* **DATA**:
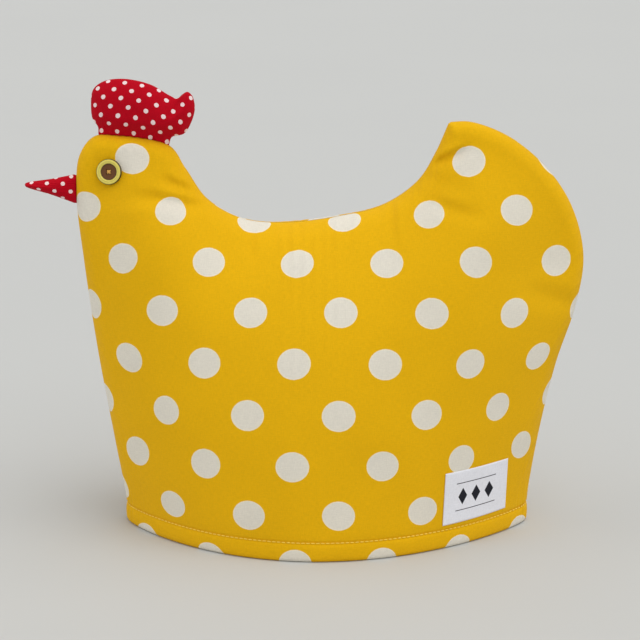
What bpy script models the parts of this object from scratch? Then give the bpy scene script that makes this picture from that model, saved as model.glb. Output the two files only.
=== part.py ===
"""A hen-shaped, padded cotton tea cosy, standing open on its hem.

Two padded side panels are sewn to each other along the bird's outline and spread apart below, so that
their hems make an oval for the teapot. A stuffed comb and a stuffed beak are caught in the seam, a button
is sewn to each side of the head for an eye, and a cotton label sits on the near side above the hem.

The bird's length lies along X with its beak at -X, the seam lies in the XZ plane, and Z is up. The origin
is on the surface that the hem stands on, below the middle of the whole length.
"""

import math

import bmesh
import bpy
import numpy as np
from mathutils import Matrix, Vector

MM = 0.001

# Padded wall
WALL = 7 * MM  # outer cloth, wadding and lining together
EDGE_ROUND = 8 * MM  # how deep the padding rolls over to the seam
EDGE_ROUND_AT_HEM = 0.45  # the share of that roll that is left at the hem's corners
ROUND_FULL_HEIGHT = 70 * MM
SEAM_GAP = 0.3 * MM  # between the two panels, and between a piece and what it is sewn to

# How far each panel stands out from the seam's plane
DEPTH_AT_HEM = 72 * MM
DEPTH_TAPER = 0.151  # lost for each unit of height
DEPTH_LOST_AT_HEAD = 36 * MM
HEAD_HEIGHT = 240 * MM
HEAD_POWER = 8
BELLY_POWER = (1.96, 2.18)  # fullness of a level section, at the hem and at the head
BELLY_ROUND = 0.84  # and how blunt its ends are
BELLY_SHIFT = 0.048  # how far its fullest place lies towards the breast, of half its length
RIDGE_LENGTH = 35.4 * MM  # how fast the panels part below their ridge
RIDGE_STEEPNESS = 1.1  # the ridge follows the top of the seam, but no steeper than this

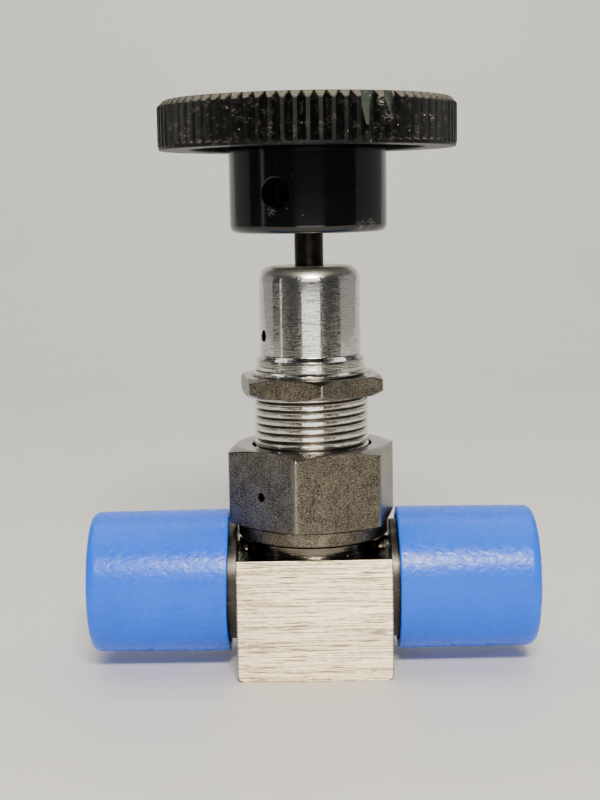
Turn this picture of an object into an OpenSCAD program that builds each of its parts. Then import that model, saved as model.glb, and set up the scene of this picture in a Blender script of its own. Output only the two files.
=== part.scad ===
// Bellows-sealed shut-off valve with a round handwheel and capped threaded ends.
// The valve stands on the flat bottom of its block, with the stem along +Z.
// The flow runs along X and the face that the reader looks at is on the -Y side.
// It is drawn closed, with the stem tip on its seat.

/* [Block] */
// Width of the block along the flow
body_w = 25.4; // [22:0.1:30]
// Depth of the block from front to back
body_d = 25.4; // [24:0.1:30]
// Height of the block
body_h = 20.2; // [19:0.1:26]
// Height of the flow axis above the bottom
port_height = 14.05; // [13.4:0.05:15]
// Round of the block's lower long edges
body_round = 1.1; // [0.5:0.1:2]
// Small bevel on the block's other edges
body_bevel = 0.3; // [0.1:0.05:0.6]

/* [Neck and seat] */
// Outer diameter of the neck's thread
neck_thread_d = 22.2; // [21.6:0.1:22.6]
// Height of the neck above the block
neck_h = 10.4; // [9.5:0.1:13]
// Diameter of the chamber around the seat
chamber_d = 15.2; // [14.4:0.1:16]
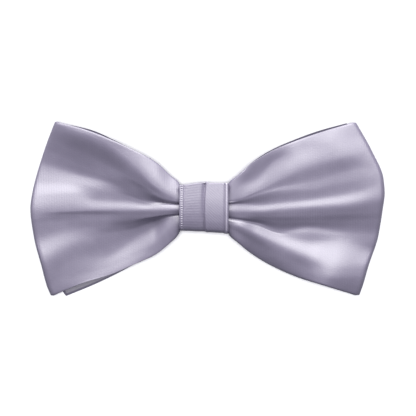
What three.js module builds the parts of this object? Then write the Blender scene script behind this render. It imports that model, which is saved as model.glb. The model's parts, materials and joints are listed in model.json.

* **DESCRIPTION OF THE TASK**:
Repeat the whole listing exactly, keeping every line intact.

* **PROBLEM SOLUTION**:
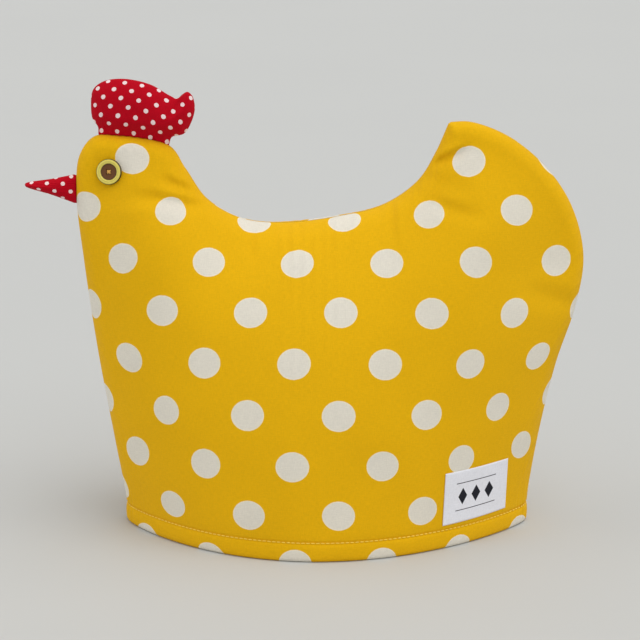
What bpy script models the parts of this object from scratch? Then give the bpy scene script that makes this picture from that model, saved as model.glb. Output the two files only.
=== part.py ===
"""A hen-shaped, padded cotton tea cosy, standing open on its hem.

Two padded side panels are sewn to each other along the bird's outline and spread apart below, so that
their hems make an oval for the teapot. A stuffed comb and a stuffed beak are caught in the seam, a button
is sewn to each side of the head for an eye, and a cotton label sits on the near side above the hem.

The bird's length lies along X with its beak at -X, the seam lies in the XZ plane, and Z is up. The origin
is on the surface that the hem stands on, below the middle of the whole length.
"""

import math

import bmesh
import bpy
import numpy as np
from mathutils import Matrix, Vector

MM = 0.001

# Padded wall
WALL = 7 * MM  # outer cloth, wadding and lining together
EDGE_ROUND = 8 * MM  # how deep the padding rolls over to the seam
EDGE_ROUND_AT_HEM = 0.45  # the share of that roll that is left at the hem's corners
ROUND_FULL_HEIGHT = 70 * MM
SEAM_GAP = 0.3 * MM  # between the two panels, and between a piece and what it is sewn to

# How far each panel stands out from the seam's plane
DEPTH_AT_HEM = 72 * MM
DEPTH_TAPER = 0.151  # lost for each unit of height
DEPTH_LOST_AT_HEAD = 36 * MM
HEAD_HEIGHT = 240 * MM
HEAD_POWER = 8
BELLY_POWER = (1.96, 2.18)  # fullness of a level section, at the hem and at the head
BELLY_ROUND = 0.84  # and how blunt its ends are
BELLY_SHIFT = 0.048  # how far its fullest place lies towards the breast, of half its length
RIDGE_LENGTH = 35.4 * MM  # how fast the panels part below their ridge
RIDGE_STEEPNESS = 1.1  # the ridge follows the top of the seam, but no steeper than this

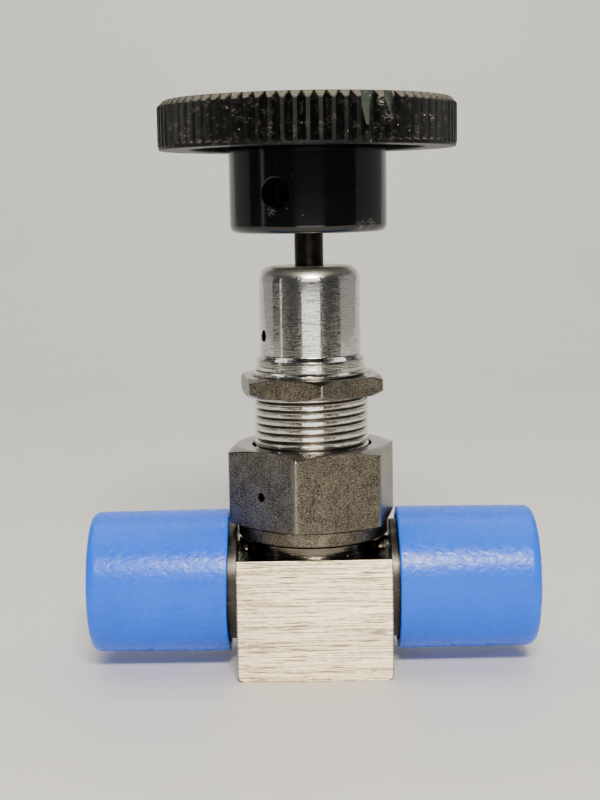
Turn this picture of an object into an OpenSCAD program that builds each of its parts. Then import that model, saved as model.glb, and set up the scene of this picture in a Blender script of its own. Output only the two files.
=== part.scad ===
// Bellows-sealed shut-off valve with a round handwheel and capped threaded ends.
// The valve stands on the flat bottom of its block, with the stem along +Z.
// The flow runs along X and the face that the reader looks at is on the -Y side.
// It is drawn closed, with the stem tip on its seat.

/* [Block] */
// Width of the block along the flow
body_w = 25.4; // [22:0.1:30]
// Depth of the block from front to back
body_d = 25.4; // [24:0.1:30]
// Height of the block
body_h = 20.2; // [19:0.1:26]
// Height of the flow axis above the bottom
port_height = 14.05; // [13.4:0.05:15]
// Round of the block's lower long edges
body_round = 1.1; // [0.5:0.1:2]
// Small bevel on the block's other edges
body_bevel = 0.3; // [0.1:0.05:0.6]

/* [Neck and seat] */
// Outer diameter of the neck's thread
neck_thread_d = 22.2; // [21.6:0.1:22.6]
// Height of the neck above the block
neck_h = 10.4; // [9.5:0.1:13]
// Diameter of the chamber around the seat
chamber_d = 15.2; // [14.4:0.1:16]
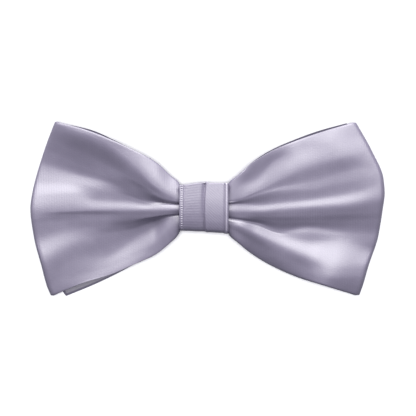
What three.js module builds the parts of this object? Then write the Blender scene script behind this render. It imports that model, which is saved as model.glb. The model's parts, materials and joints are listed in model.json.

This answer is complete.